GIVEN INSTRUCTION. Both end lines count: copy exactly from the line that contains "Write part 3" to the line that contains "return Plane(origin=hinge +", and only those lines.

THE DATA.
———

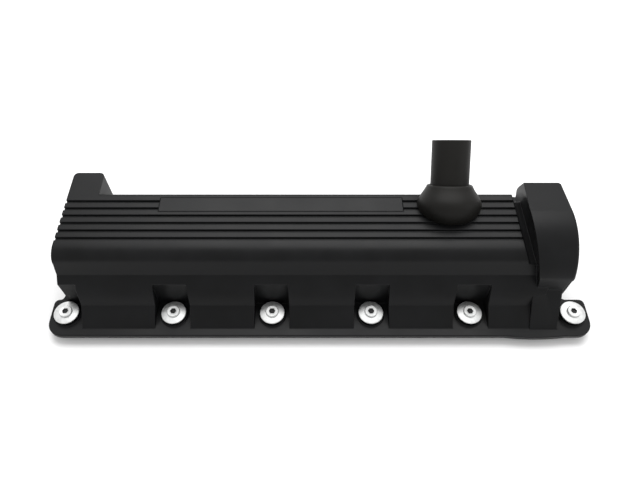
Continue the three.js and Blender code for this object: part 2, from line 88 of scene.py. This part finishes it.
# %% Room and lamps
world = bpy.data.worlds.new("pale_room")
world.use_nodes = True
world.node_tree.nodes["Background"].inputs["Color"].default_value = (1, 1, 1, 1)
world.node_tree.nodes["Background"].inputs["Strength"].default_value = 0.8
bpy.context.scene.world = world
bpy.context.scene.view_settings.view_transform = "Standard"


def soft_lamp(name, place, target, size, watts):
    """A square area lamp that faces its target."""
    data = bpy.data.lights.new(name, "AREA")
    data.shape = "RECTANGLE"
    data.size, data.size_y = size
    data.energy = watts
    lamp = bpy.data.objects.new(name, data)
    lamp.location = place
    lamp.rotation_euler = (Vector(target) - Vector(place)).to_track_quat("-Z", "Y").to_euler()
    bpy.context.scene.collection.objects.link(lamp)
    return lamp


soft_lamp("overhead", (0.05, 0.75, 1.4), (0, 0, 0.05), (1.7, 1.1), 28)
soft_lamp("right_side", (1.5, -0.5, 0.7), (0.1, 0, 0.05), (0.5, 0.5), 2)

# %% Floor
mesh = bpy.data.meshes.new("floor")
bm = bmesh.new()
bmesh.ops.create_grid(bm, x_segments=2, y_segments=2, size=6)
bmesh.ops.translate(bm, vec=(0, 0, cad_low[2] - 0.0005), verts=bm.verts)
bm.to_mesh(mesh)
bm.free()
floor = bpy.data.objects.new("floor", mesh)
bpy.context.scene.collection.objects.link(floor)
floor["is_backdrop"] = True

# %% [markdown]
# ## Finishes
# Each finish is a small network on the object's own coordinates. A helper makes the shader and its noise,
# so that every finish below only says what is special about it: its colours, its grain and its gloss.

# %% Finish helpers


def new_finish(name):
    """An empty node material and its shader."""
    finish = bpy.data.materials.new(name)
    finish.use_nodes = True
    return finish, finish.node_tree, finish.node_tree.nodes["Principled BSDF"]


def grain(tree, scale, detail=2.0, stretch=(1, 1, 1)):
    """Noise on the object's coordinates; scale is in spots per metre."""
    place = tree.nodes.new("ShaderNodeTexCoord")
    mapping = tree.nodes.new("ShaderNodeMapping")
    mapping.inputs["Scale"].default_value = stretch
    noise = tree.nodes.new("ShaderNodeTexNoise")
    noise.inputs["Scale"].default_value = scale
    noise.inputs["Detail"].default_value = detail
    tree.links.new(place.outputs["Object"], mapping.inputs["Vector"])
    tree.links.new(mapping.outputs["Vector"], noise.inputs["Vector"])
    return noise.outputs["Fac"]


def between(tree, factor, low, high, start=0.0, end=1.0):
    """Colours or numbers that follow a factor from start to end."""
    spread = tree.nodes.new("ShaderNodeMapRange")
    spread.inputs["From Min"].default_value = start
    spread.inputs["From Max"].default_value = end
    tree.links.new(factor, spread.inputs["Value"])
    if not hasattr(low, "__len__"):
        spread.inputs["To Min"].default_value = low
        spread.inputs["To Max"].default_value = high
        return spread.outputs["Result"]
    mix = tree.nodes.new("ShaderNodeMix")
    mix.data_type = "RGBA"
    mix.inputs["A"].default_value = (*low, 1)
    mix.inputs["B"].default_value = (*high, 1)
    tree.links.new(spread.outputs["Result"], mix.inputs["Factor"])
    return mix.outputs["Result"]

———

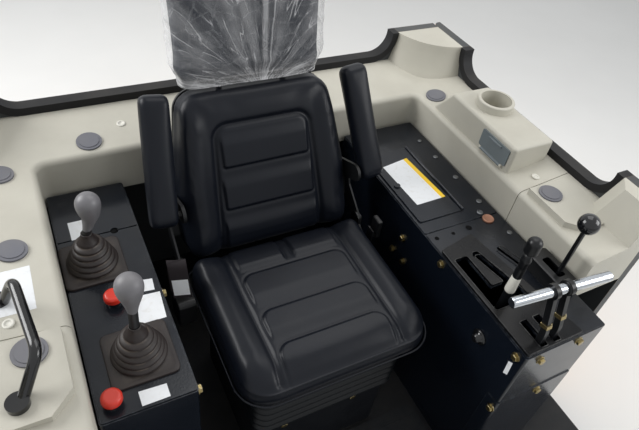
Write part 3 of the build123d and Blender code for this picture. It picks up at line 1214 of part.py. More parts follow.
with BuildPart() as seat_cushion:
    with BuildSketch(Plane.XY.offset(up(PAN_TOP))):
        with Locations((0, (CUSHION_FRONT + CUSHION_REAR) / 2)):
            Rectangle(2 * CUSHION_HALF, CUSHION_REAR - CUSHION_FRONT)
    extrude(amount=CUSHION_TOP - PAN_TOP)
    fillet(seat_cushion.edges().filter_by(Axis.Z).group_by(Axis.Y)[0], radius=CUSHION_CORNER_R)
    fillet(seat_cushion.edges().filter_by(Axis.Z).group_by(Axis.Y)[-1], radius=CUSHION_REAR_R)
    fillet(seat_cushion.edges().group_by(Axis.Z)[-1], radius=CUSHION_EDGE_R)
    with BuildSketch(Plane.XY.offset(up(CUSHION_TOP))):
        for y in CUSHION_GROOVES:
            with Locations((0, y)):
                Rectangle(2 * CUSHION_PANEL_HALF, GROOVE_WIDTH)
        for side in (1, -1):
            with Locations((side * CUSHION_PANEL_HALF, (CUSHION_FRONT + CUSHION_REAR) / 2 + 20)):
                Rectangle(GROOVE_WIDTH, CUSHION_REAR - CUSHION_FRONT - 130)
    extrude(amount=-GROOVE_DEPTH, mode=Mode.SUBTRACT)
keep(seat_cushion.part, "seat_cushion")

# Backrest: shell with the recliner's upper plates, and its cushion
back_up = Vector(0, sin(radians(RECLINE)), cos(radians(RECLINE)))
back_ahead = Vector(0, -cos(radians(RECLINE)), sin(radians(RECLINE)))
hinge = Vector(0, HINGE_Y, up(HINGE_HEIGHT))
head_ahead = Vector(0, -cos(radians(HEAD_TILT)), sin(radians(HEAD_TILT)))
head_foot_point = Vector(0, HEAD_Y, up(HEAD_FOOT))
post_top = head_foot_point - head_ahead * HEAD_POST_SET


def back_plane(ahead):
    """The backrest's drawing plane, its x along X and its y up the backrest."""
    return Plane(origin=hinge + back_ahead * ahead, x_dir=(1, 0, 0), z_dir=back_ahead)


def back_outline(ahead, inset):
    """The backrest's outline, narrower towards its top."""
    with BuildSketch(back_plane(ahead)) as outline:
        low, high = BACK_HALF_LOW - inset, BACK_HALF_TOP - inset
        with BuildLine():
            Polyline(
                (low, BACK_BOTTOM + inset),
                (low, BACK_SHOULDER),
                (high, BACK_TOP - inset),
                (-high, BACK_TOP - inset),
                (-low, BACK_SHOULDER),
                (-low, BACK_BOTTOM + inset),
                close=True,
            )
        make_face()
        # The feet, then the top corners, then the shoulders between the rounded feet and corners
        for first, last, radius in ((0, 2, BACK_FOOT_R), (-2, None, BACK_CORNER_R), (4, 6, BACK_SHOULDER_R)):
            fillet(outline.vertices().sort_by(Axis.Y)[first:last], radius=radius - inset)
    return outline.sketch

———

RESPONSE TO THE EXERCISE.
Write part 3 of the build123d and Blender code for this picture. It picks up at line 1214 of part.py. More parts follow.
with BuildPart() as seat_cushion:
    with BuildSketch(Plane.XY.offset(up(PAN_TOP))):
        with Locations((0, (CUSHION_FRONT + CUSHION_REAR) / 2)):
            Rectangle(2 * CUSHION_HALF, CUSHION_REAR - CUSHION_FRONT)
    extrude(amount=CUSHION_TOP - PAN_TOP)
    fillet(seat_cushion.edges().filter_by(Axis.Z).group_by(Axis.Y)[0], radius=CUSHION_CORNER_R)
    fillet(seat_cushion.edges().filter_by(Axis.Z).group_by(Axis.Y)[-1], radius=CUSHION_REAR_R)
    fillet(seat_cushion.edges().group_by(Axis.Z)[-1], radius=CUSHION_EDGE_R)
    with BuildSketch(Plane.XY.offset(up(CUSHION_TOP))):
        for y in CUSHION_GROOVES:
            with Locations((0, y)):
                Rectangle(2 * CUSHION_PANEL_HALF, GROOVE_WIDTH)
        for side in (1, -1):
            with Locations((side * CUSHION_PANEL_HALF, (CUSHION_FRONT + CUSHION_REAR) / 2 + 20)):
                Rectangle(GROOVE_WIDTH, CUSHION_REAR - CUSHION_FRONT - 130)
    extrude(amount=-GROOVE_DEPTH, mode=Mode.SUBTRACT)
keep(seat_cushion.part, "seat_cushion")

# Backrest: shell with the recliner's upper plates, and its cushion
back_up = Vector(0, sin(radians(RECLINE)), cos(radians(RECLINE)))
back_ahead = Vector(0, -cos(radians(RECLINE)), sin(radians(RECLINE)))
hinge = Vector(0, HINGE_Y, up(HINGE_HEIGHT))
head_ahead = Vector(0, -cos(radians(HEAD_TILT)), sin(radians(HEAD_TILT)))
head_foot_point = Vector(0, HEAD_Y, up(HEAD_FOOT))
post_top = head_foot_point - head_ahead * HEAD_POST_SET


def back_plane(ahead):
    """The backrest's drawing plane, its x along X and its y up the backrest."""
    return Plane(origin=hinge + back_ahead * ahead, x_dir=(1, 0, 0), z_dir=back_ahead)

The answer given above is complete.